- VCD cover
- Traditional Chinese: 失業皇帝
- Simplified Chinese: 失业皇帝
- Hanyu Pinyin: Shī Yè Huáng Dì
- Jyutping: Sat1 Jip6 Wong4 Dai3
- Directed by: Joe Ma
- Screenplay by: Joe Ma
- Produced by: Jimmy Heung Lee Kwok-hung
- Starring: Gallen Lo Gigi Leung Eric Kot Sam Lee Wayne Lai
- Cinematography: Chan Chi-ying
- Edited by: Cheung Ka-fai
- Music by: Cacine Wong
- Production companies: Win's Entertainment Brilliant Idea Group Cameron Entertainment
- Distributed by: Mei Ah Entertainment
- Release date: 1 January 1999;
- Running time: 106 minutes
- Country: Hong Kong
- Language: Cantonese
- Box office: HK$3,677,605

= Afraid of Nothing, the Jobless King =

1999 Hong Kong film by Joe Ma

Afraid of Nothing, the Jobless King is a 1999 Hong Kong comedy film written and directed by Joe Ma and starring Gallen Lo and Gigi Leung.

==Plot==
Ten Outstanding Young Persons precipitant Ha Kong (Gallen Lo) was originally the chief executive officer of Tung Enterprises. However, when the corporate chairman (Lam Sheung Yee) of Tung Enterprises died from a heart attack, Tung Se (David Lee), the son of the chairman, in an attempt to seize power of the company, hires thugs to knock Kong unconscious and causing Kong to be absent from work for three days, which causes Kong to violate his employment contract and was fired as a result.

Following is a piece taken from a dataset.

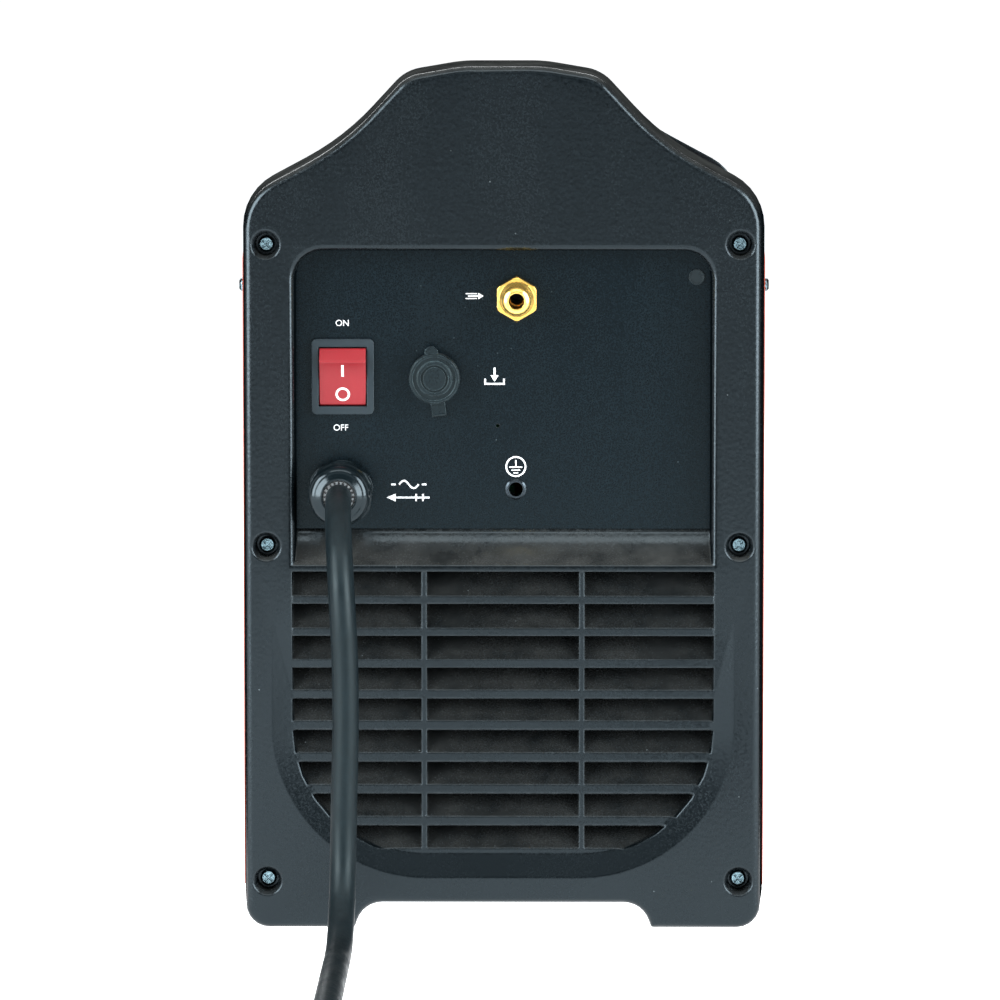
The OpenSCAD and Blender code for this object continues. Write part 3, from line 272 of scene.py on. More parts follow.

Since Kong has becomes homeless, he temporary moves in with Chu Jing (Eric Kot), a beggar who helped Kong after he woke up from his coma. Due to high unemployment rates during the financial crisis at the time, Kong was unable to find work and poses as a beggar with Jing's family. While begging in the streets, Kong meets a kind-hearted girl named Law Nam (Gigi Leung). Kong does his best to pursue Nam and win her sympathy, and lies to her about him a younger brother who is a beggar. Eventually, Kong was able to make a comeback under Nam's emotional appeal and collaborates with a well-known American pharmaceutical factory. However, Nam was furious for Kong's deception and decides to marry Kong's rival, Se. At Nam and Se's wedding, Kong finally takes his revenge.

==Cast==
- Gallen Lo as Ha Kong
- Gigi Leung as Law Nam
- Eric Kot as Brother Chu Jing
- Sam Lee as Brother Iron Chu
- Wayne Lai as Mrs. Law's manager
- Philip Keung as Darkie
- Liz Kong as Sau
- Chan Man-lei as Jing's dad
- Alice Fung So-bor as Mrs. Law
- Bowie Wu as Ha Kong's rich godfather
- Lam Sheung Yee as Director Tung
- David Lee as Tung Se
- Matt Chow as Se's assistant
- Lam Suet as Se's thug
- Alice Pang as Law Nam's cousin
- Ng Ka-wai as Mrs. Law's worker
- Wilson Yip as Mrs. Law's worker
- Chin Wing-wai as Mrs. Law's worker
- Monica as Se's girlfriend at hospital
- Elsa Chan as Se's girlfriend at hospital
- Lau Chi-san
- Erica Yuen
- Marianne Choi
- Kingson Shek as AV boss
- Lee Kim-wing as Se's thug
- Felix Chong as Job interviewer
- Andy Tsang as Beggar posing in kung fu costume
- Derek Kwok as Beggar posing in kung fu costume
- Yau Hau-ngai as Mrs. Law's worker
- Wong Chi-yuk as Mrs. Law's worker
- Chan Hing-hang as Mrs. Law's worker
- Leslie Au as Seller of Sloppy
- Chow Au-ming as Peter
- Chui Si-yui as Mary
- Ma Yuen
- Gary mak as Doctor
- Tam Tin-bo as Passerby donating money
- Hui Si-man as Tung Se's wedding guest
- Cheung Yuk-wah as Tung Se's wedding guest
- Johnnie Guy as Mr. Woody
- Fei Wah as Hotel manager
- Dee Gor as Paul
- Steven Lau as Bank manager

==Reception==

===Critical===
Love HK Film gave the film a mixed review praising it as "humorous" with "some grating moments" but criticizes the plot as "haphazard".

===Box office===
The film grossed HK$3,677,605 at the Hong Kong box office during its theatrical run from 1 to 21 January 1999.